This tutorial guides you through the process of setting up direct data distribution to load data from CSV files stored in an Amazon S3 bucket to the GoodData platform.
This tutorial assumes that you have one or multiple GoodData workspaces (also known as "projects"), and these workspaces have a logical data model (LDM) that meets your business requirements for data analysis.
By the end of this tutorial, you should be able to connect your S3 bucket to the GoodData platform, and set up the data load to run regularly.
If you have multiple workspaces and do not have them organized in segments, set up Automated Data Distribution (ADD) v2 for object storage services first. For more information, see Set Up Automated Data Distribution v2 for Object Storage Services.
Prepare source files
Prepare the source files that you want to load to your workspaces. Make sure that the source files meet the requirements described in GoodData-S3 Integration Details.
Set up a connection between your S3 bucket and the GoodData platform
The connection details are described within the entity called Data Source.
Create a Data Source for the S3 bucket where your source files are stored.
- From the Data Integration Console (see Accessing Data Integration Console), click the Data sources tab.
- Click Create data source in the bottom left corner, and select S3 data source.
The connection parameter screen appears.
- Enter the name of the Data Source.
- Enter the path to your S3 bucket, the access key, and the secret key.
- (Optional) Enter the region and select the Server side encryption check box if your S3 bucket support these options.
- Click Test connection.
If the connection succeeds, the confirmation message appears.
- Click Save.
The Data Source is created. The screen with your connection details appears.
You are now going to deploy, schedule, and run the Automated Data Distribution (ADD) v2 process that will load the data from your S3 bucket to the workspace. For more details about ADD v2, see Automated Data Distribution v2 for Object Storage Services.
Deploy, schedule, and run the ADD v2 process
Deploy the ADD v2 process to the GoodData platform and then create a schedule for the deployed process to automatically execute the data loading process at a specified time.
- If you have only one workspace to load data to, deploy the ADD v2 process to this workspace.
- If you have multiple workspaces to load data to and you have the workspaces organized into segments (see Set Up Automated Data Distribution v2 for Object Storage Services), deploy the ADD v2 to the service workspace.
- From the Projects tab of the Data Integration Console (see Accessing Data Integration Console), select your workspace.
- Click Deploy Process.
The deploy dialog opens.
- From the Component dropdown, select Automated Data Distribution.
- From the Data Source dropdown, select the Data Source that you have created at the step Set up a connection between your S3 bucket and the GoodData platform.
The path to your S3 bucket is obtained from that Data Source and displayed for your review.

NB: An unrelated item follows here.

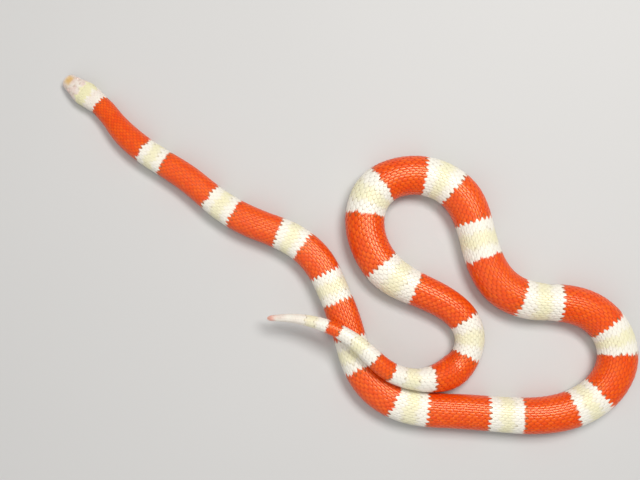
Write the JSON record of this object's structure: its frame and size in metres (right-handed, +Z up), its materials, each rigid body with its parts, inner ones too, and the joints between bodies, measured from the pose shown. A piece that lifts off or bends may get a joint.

- (Optional) Add sub-folders to the path to point to the folder where the source files are located.
- Specify the workspaces to load the data to.
If you want to load the data to the current workspace, select Current Project.
If you have only one workspace to load data to, the Current Project option is the only option available and it is pre-selected by default.
- If you have multiple workspaces to load data to and you have the workspaces organized into segments (see Set Up Automated Data Distribution v2 for Object Storage Services), select Segment (LCM) and then select the segment containing the workspaces to distribute the data to.
- Enter a descriptive name for the ADD v2 process.
- Click Deploy.
The ADD v2 process is deployed.
You are now going to schedule the deployed process.
- For the deployed ADD v2 process, click Create new schedule.
- In the Runs dropdown, set the frequency of execution to manually. This means that the process will run only when manually triggered.
- Click Schedule.
The schedule is saved and opens for your preview.
You are now going to manually run the scheduled process.
- Click Run.
The schedule is queued for execution and is run as platform resources are available.
- If the schedule fails with errors, fix the errors, and run the schedule again. Repeat until the process finishes with a status of OK, which means that the ADD v2 process has loaded the data to your workspace.
- (Optional) In the Runs dropdown, set the frequency of execution to whatever schedule fits your business needs. Click Save.
The schedule is saved.
You can now start analyzing your data. Use Analytical Designer and create your first insight.
You have completed the tutorial. You should now be able to set up direct data distribution from an S3 bucket.